Berlin dpa | Mit Milliardeninvestitionen wollte die bisherige
Bundesregierung [1][das marode Schienennetz in Deutschland ertüchtigen] und
aus der Bahn einen verlässlichen Verkehrsträger machen – doch mit dem Bruch
der Koalition stehen aus Sicht der Eisenbahn- und Verkehrsgewerkschaft
(EVG) längst geplante Bauprojekte infrage.

„Wenn der Bundeshaushalt 2025 nicht verabschiedet wird, fehlen der Schiene
im kommenden Jahr rund 17 bis 20 Milliarden Euro, die der Bund bereits
zugesagt hat“, teilte der EVG-Vorsitzende Martin Burkert der Deutschen
Presse-Agentur mit. Bis 2030 sei der Finanzbedarf um ein Vielfaches größer.

„Jahrelange Planungsarbeit, um die Infrastruktur endlich auf Vordermann zu
bringen, um damit Pünktlichkeit und Kapazität des Netzes zu verbessern,
steht nun auf dem Spiel“, betonte Burkert. „Selbst die nun eigentlich
beginnende dringend notwendige Sanierung zwischen Berlin und Hamburg droht
damit unmittelbar zum Rohrkrepierer zu werden.“

## EVG-Chef: Zehntausende Fahrgäste im Unklaren

Die Bahn will bis 2030 mehr als 40 viel befahrene Korridore grundlegend
modernisieren. Start war in diesem Jahr auf der sogenannten Riedbahn
zwischen Frankfurt und Mannheim. Für 2025 ist die Fernverkehrsstrecke
zwischen Berlin und Hamburg vorgesehen. Doch weil die Finanzierung der
Baumaßnahmen bis zum Zerbrechen der Regierung nicht vollständig gesichert
war, stehe das Projekt nun auf der Kippe, befürchtet Burkert.

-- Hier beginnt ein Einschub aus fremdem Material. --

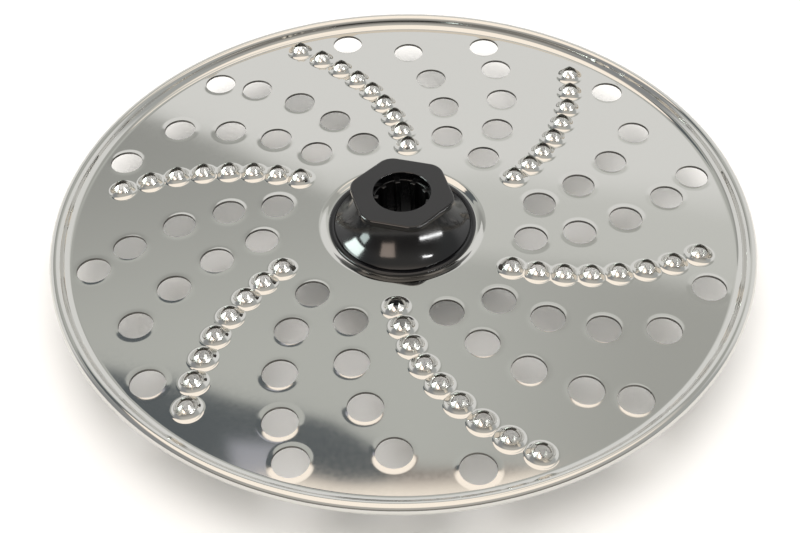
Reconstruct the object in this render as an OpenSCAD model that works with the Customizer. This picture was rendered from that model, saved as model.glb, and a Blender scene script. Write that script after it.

„[2][Zehntausende Fahrgäste] werden damit weiter im Unklaren gelassen und
die jahrelange Planung kluger Bahn-Beschäftigter in den Wind geschossen.“
Der EVG-Chef rief das Bahnmanagement dazu auf, „öffentlich Tacheles“ zu
reden, „um die tatsächlichen Auswirkungen deutlich zu machen“. In dieser
Woche sollen Teile des Bahnaufsichtsrats in einer Sondersitzung über das
weitere Vorgehen beraten.

## Konzern rechnete vor dem Koalitionsbruch noch mit zusätzlichen Summen

Dabei hatte sich die Bahn am Mittwoch vergangener Woche, nur wenige Stunden
vor der Entlassung des Finanzministers Christian Lindner durch den
Bundeskanzler, äußerst zuversichtlich mit Blick auf die Investitionen der
Bundesregierung gezeigt.

Der Konzern rechnete für die kommenden drei Jahre mit Bundesmitteln in Höhe
von fast 53 Milliarden Euro für das Schienennetz. Das wären deutlich mehr
gewesen als die bisher geplanten rund 30 Milliarden Euro bis 2027. Damit
sehe sich der bundeseigene Konzern in der Lage, vor allem die bestehende
Infrastruktur wieder auf Vordermann zu bringen, hieß es bei der Bahn an
jenem Tag. Doch mit dem Ende der Koalition sind die Pläne Makulatur.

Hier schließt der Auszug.